Johnny Baier will be inducted into the American Banjo Music Music Hall of Fame this September 2019. He has been called the “banjo player’s player” and the “entertainer’s entertainer”. Baier is the Executive Director of the American Banjo Museum and comments that “the museum was originally founded primarily by and for enthusiasts and players of the four-string banjo, the predominate stringed instrument associated with the jazz age of the 1920s and early 30s.” In contrast to that beginning, Baier noted that the museum has evolved much like the banjo. As the banjo has evolved for nearly 400 years in the United States taking on many different forms and styles, the American Banjo Museum has expanded and made a commitment to present every chapter of the banjo’s story, from its roots in American slavery to its most recent identities in Bluegrass and international folk music.

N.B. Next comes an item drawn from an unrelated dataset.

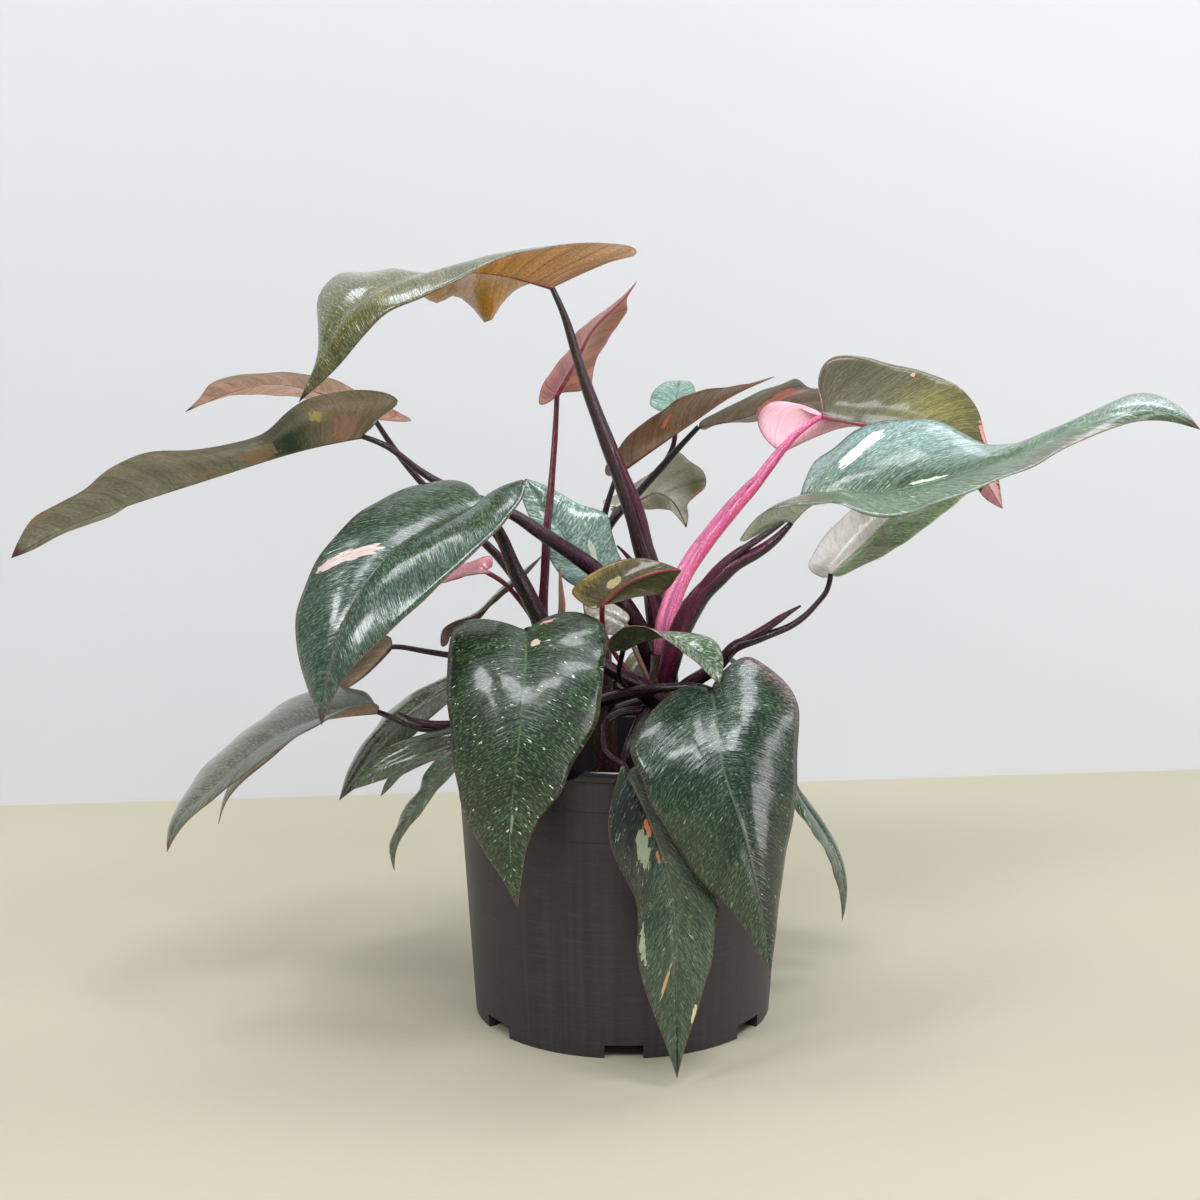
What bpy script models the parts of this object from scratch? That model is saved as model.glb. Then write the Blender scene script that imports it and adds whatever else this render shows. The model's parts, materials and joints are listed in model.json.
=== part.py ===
"""A variegated philodendron with three leafy stems in a round nursery pot.

Lengths in the tables are millimetres. A point of a leaf or a stalk is typed as it is seen
from the front of the plant: across, up and nearer, where across and up are read on the
upright plane through the pot's axis, and nearer moves the point along the line of sight.
"""
import math

import bpy
import numpy as np

MM = 0.001
EYE = np.array([-11.0, -1200.0, 470.0])
HALF_THICK = 0.4
MOST_MITRE = 1.7
JOINT_GAP = 0.95
END_RADIUS = 0.8
CLEAR = 0.35

# Pot
POT_SIDES = 48
POT_WALL = 1.6
POT_RADIUS_AT_FOOT = 71.5
POT_FLARE = 0.062
POT_TOP = 141.0
RIM_RADIUS = 82.5
RIM_LOW = 135.5
RING_LOW = 106.0
RING_HIGH = 121.0
RING_STEP = 0.5
FOOT_HIGH = 7.0
FLOOR_LOW = 7.0
FLOOR_TOP = 9.0
NOTCH_ANGLES = (-90, -34, 10, 52, 90, 128, 170, -146)
NOTCH_WIDE = 18.0
DRAIN_RADIUS = 5.0
DRAIN_AT = 46.0
SOIL_TOP = 93.0
SOIL_SIDES = 40
HOLE_LOW = 73.5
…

Baier started playing banjo professionally at 15, just two weeks after first picking up the instrument! From “learning as he earned,” leading sing-alongs at Shakey’s Pizza Parlor in Oshkosh, Wisconsin, Baier went on to win the Canadian National Banjo Competition in 1983. He subsequently spent three years touring across the U.S. as musical ambassador for the Sara Lee Corporation, prior to settling down in Orlando, Florida. Well known as a crowd pleasing entertainer and virtuoso banjo player—placing him in the ranks of Eddie Peabody, Harry Reser, John Cali and others who inspired him—in 1988 Baier started what would be a 15,000 solo show run at Rosie O’Grady’s in Church Street Station in downtown Orlando (so it’s fitting that Rosie O’Grady’s founder, Bob Snow, will be inducted alongside Johnny this year in the category of Promotion).